TASK TO COMPLETE:
Using the listing below, report all lines holding the word "that".

RAW DATA:
-=-=-

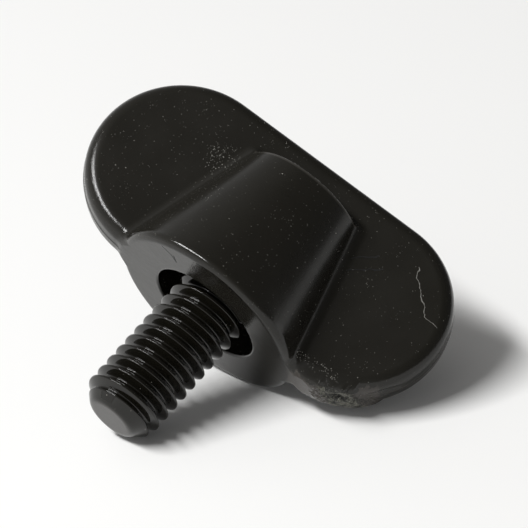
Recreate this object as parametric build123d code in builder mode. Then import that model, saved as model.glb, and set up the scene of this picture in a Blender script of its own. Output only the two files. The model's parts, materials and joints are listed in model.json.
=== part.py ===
"""Wing screw: a moulded wing head with a tapered hub, and the threaded stud that it is moulded round.

Sizes are in millimetres. The screw lies on the floor, z = 0, as it comes to rest: nose down, on the
thread's first crest and the hub's near rim, rolled over to its right. The wing runs downhill along X,
and the stud points to the front.
"""

import os
from math import asin, atan, atan2, cos, hypot, pi, radians, sin, tan

from build123d import *

os.makedirs("parts", exist_ok=True)

# Wing: a flat grip with round ends, parted along its mid-plane
wing_length = 29.4
wing_width = 14.0
wing_thickness = 3.35
wing_draft = 2.0  # degrees, each way from the parting plane
wing_edge_radius = 1.05

# Hub: a cone about the stud's axis that bulges from both faces of the wing
hub_near_radius = 7.65
hub_far_radius = 4.95
hub_proud = 0.1  # how far its near face stands out of the wing's near side
hub_setback = 2.9  # how far its far face stops short of the wing's far side
hub_near_edge_radius = 0.5
foot_radius = 0.7  # where the hub grows out of the wing

# Recess: the round pocket in the near face that the stud stands in
recess_radius = 4.2
recess_depth = 3.5
recess_mouth_bevel = 0.15

# Stud: an M6 screw, solid out to its major diameter, because the thread is a surface detail
stud_diameter = 5.8
stud_reach = 10.4  # from the hub's near face to the tip
tip_flat_radius = 1.8
tip_angle = 45.0  # degrees between the tip's cone and the axis

# Anchor: the stud's hidden end, an unthreaded grip, a groove and a hexagon that lock it in the head
grip_diameter = 5.3
groove_depth = 0.5
groove_length = 1.2
anchor_across_flats = 7.0
anchor_length = 3.0
anchor_cover = 1.5  # from the anchor's end to the hub's far face

# Rest: how far it has rolled over, as a share of the roll that brings the wing's end to the floor
roll_share = 0.83

# Places along the stud's axis, from the middle of the wing, positive away from the tip
near_face = -wing_width / 2 - hub_proud
far_face = wing_width / 2 - hub_setback
recess_floor = near_face + recess_depth
stud_radius = stud_diameter / 2
grip_radius = grip_diameter / 2
tip = near_face - stud_reach
thread_start = tip + (stud_radius - tip_flat_radius) / tan(radians(tip_angle))
anchor_start = far_face - anchor_cover - anchor_length
groove_start = anchor_start - groove_length

# Rounded edges that touch the floor, by the centres that their roundings turn about
hub_slope = (hub_near_radius - hub_far_radius) / (far_face - near_face)
rim_centre = near_face + hub_near_edge_radius
rim_radius = hub_near_radius - hub_near_edge_radius * (hub_slope + 1 / cos(atan(hub_slope)))
edge_height = wing_thickness / 2 - wing_edge_radius
end_radius = (
    wing_width / 2 - edge_height * tan(radians(wing_draft)) - wing_edge_radius / cos(radians(wing_draft))
)

# Rest: the axis dips to the tip, until the thread's first crest and the hub's near rim touch the floor
run, rise = rim_centre - thread_start, rim_radius - stud_radius
dip = atan2(rise, run) + asin(hub_near_edge_radius / hypot(run, rise))
axis_height = stud_radius * cos(dip) - thread_start * sin(dip)


def wing_reach(across, along, through):
    """How far the wing reaches from its middle, in a direction given along its own x, y and z."""
    straight = (wing_length - wing_width) / 2
    round_end = end_radius * hypot(across, along) + wing_edge_radius
    return straight * abs(across) + round_end + edge_height * abs(through)


# Nothing hinders its roll about the axis, up to the one that brings the wing's right end to the floor
full_roll, step = 0.0, pi / 4
while step > 1e-9:
    tried = full_roll + step
    if wing_reach(cos(dip) * sin(tried), sin(dip), cos(dip) * cos(tried)) < axis_height:
        full_roll = tried
    step /= 2
roll = roll_share * full_roll
wing_slope = asin(cos(dip) * sin(roll))  # of the wing's length, down to the right
facing = cos(dip) * cos(roll)  # how squarely the wing's upper face looks up

# The wing's parting plane: x along the wing, y along the stud's axis, midway between front and back
forward, leaning = facing / cos(wing_slope), sin(dip) / cos(wing_slope)
front_reach = tip_flat_radius * leaning - tip * forward
back_reach = wing_reach(0, forward, leaning)
parting = Plane(
    origin=(0, (front_reach - back_reach) / 2, axis_height),
    x_dir=(cos(wing_slope), 0, -sin(wing_slope)),
    z_dir=(tan(wing_slope) * facing, -leaning, facing),
)
stud_axis = Axis(parting.origin, parting.y_dir)
wing_axis = Axis(parting.origin, parting.z_dir)
# Upright along the axis: x is the radius, straight out of the wing's face, and y runs along the axis
section = Plane(parting.origin, x_dir=parting.z_dir, z_dir=-parting.x_dir)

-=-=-

RESPONSE BELOW:
Recreate this object as parametric build123d code in builder mode. Then import that model, saved as model.glb, and set up the scene of this picture in a Blender script of its own. Output only the two files. The model's parts, materials and joints are listed in model.json.
"""Wing screw: a moulded wing head with a tapered hub, and the threaded stud that it is moulded round.
# Hub: a cone about the stud's axis that bulges from both faces of the wing
# Recess: the round pocket in the near face that the stud stands in
# Anchor: the stud's hidden end, an unthreaded grip, a groove and a hexagon that lock it in the head
# Rest: how far it has rolled over, as a share of the roll that brings the wing's end to the floor
# Rounded edges that touch the floor, by the centres that their roundings turn about
# Nothing hinders its roll about the axis, up to the one that brings the wing's right end to the floor